TASK INSTRUCTIONS — Repeat every line below exactly, word for word.

---*---

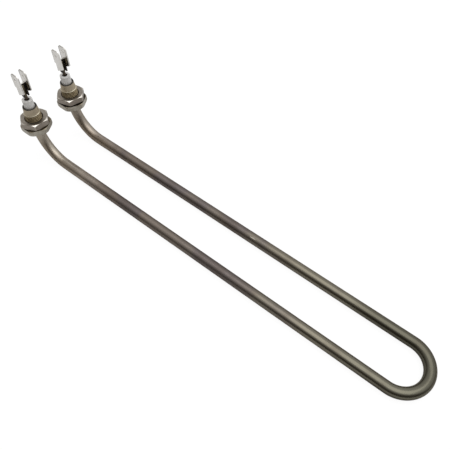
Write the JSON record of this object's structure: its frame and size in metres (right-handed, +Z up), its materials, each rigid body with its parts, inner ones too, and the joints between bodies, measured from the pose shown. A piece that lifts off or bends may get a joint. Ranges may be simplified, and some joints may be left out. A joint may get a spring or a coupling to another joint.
{
  "type": "tubular heating element",
  "caption": "Hairpin tubular heating element with upturned ends, each with a threaded flange fitting, lock nut, ceramic bush and twin push-on tab.",
  "frame": {"origin": "on the ground, below the middle of the whole element's box", "axes": "+X along the legs, from the terminals to the return bend; +Z up, the way the terminals point; the left side is -Y"},
  "size_m": [0.2768, 0.0471, 0.0652],
  "materials": {
    "sheath": "satin heat-tinted steel with lengthwise draw marks",
    "fitting": "turned steel with an olive straw tint from brazing",
    "braze": "smooth solder",
    "nut": "satin turned steel",
    "ceramic": "matt fired ceramic",
    "seal": "dark matt sealing compound",
    "pin": "dark oxidised steel",
    "tab": "bright tinned steel, scorched round the weld",
    "magnesia": "packed white powder",
    "coil": "bright drawn resistance wire"
  },
  "bodies": {
    "root": {"sheath_tube": "sheath", "magnesia_filling": "magnesia", "resistance_coil": "coil", "terminal_pin_left": "pin", "sheath_plug_left": "seal", "threaded_fitting_left": "fitting", "braze_ring_left": "braze", "hex_nut_left": "nut", "end_seal_left": "seal", "ceramic_bush_left": "ceramic", "twin_tab_left": "tab", "terminal_pin_right": "pin", "sheath_plug_right": "seal", "threaded_fitting_right": "fitting", "braze_ring_right": "braze", "hex_nut_right": "nut", "end_seal_right": "seal", "ceramic_bush_right": "ceramic", "twin_tab_right": "tab"}
  },
  "joints": []
}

---*---

RESULT —
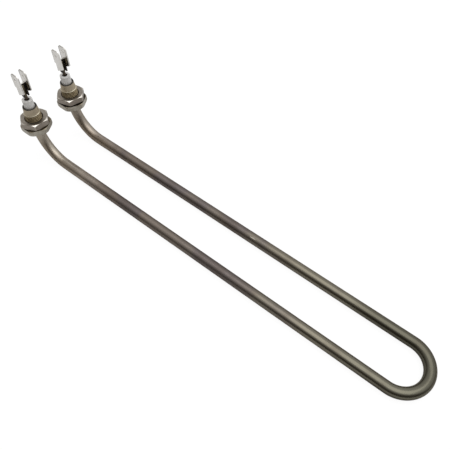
Write the JSON record of this object's structure: its frame and size in metres (right-handed, +Z up), its materials, each rigid body with its parts, inner ones too, and the joints between bodies, measured from the pose shown. A piece that lifts off or bends may get a joint. Ranges may be simplified, and some joints may be left out. A joint may get a spring or a coupling to another joint.
{
  "type": "tubular heating element",
  "caption": "Hairpin tubular heating element with upturned ends, each with a threaded flange fitting, lock nut, ceramic bush and twin push-on tab.",
  "frame": {"origin": "on the ground, below the middle of the whole element's box", "axes": "+X along the legs, from the terminals to the return bend; +Z up, the way the terminals point; the left side is -Y"},
  "size_m": [0.2768, 0.0471, 0.0652],
  "materials": {
    "sheath": "satin heat-tinted steel with lengthwise draw marks",
    "fitting": "turned steel with an olive straw tint from brazing",
    "braze": "smooth solder",
    "nut": "satin turned steel",
    "ceramic": "matt fired ceramic",
    "seal": "dark matt sealing compound",
    "pin": "dark oxidised steel",
    "tab": "bright tinned steel, scorched round the weld",
    "magnesia": "packed white powder",
    "coil": "bright drawn resistance wire"
  },
  "bodies": {
    "root": {"sheath_tube": "sheath", "magnesia_filling": "magnesia", "resistance_coil": "coil", "terminal_pin_left": "pin", "sheath_plug_left": "seal", "threaded_fitting_left": "fitting", "braze_ring_left": "braze", "hex_nut_left": "nut", "end_seal_left": "seal", "ceramic_bush_left": "ceramic", "twin_tab_left": "tab", "terminal_pin_right": "pin", "sheath_plug_right": "seal", "threaded_fitting_right": "fitting", "braze_ring_right": "braze", "hex_nut_right": "nut", "end_seal_right": "seal", "ceramic_bush_right": "ceramic", "twin_tab_right": "tab"}
  },
  "joints": []
}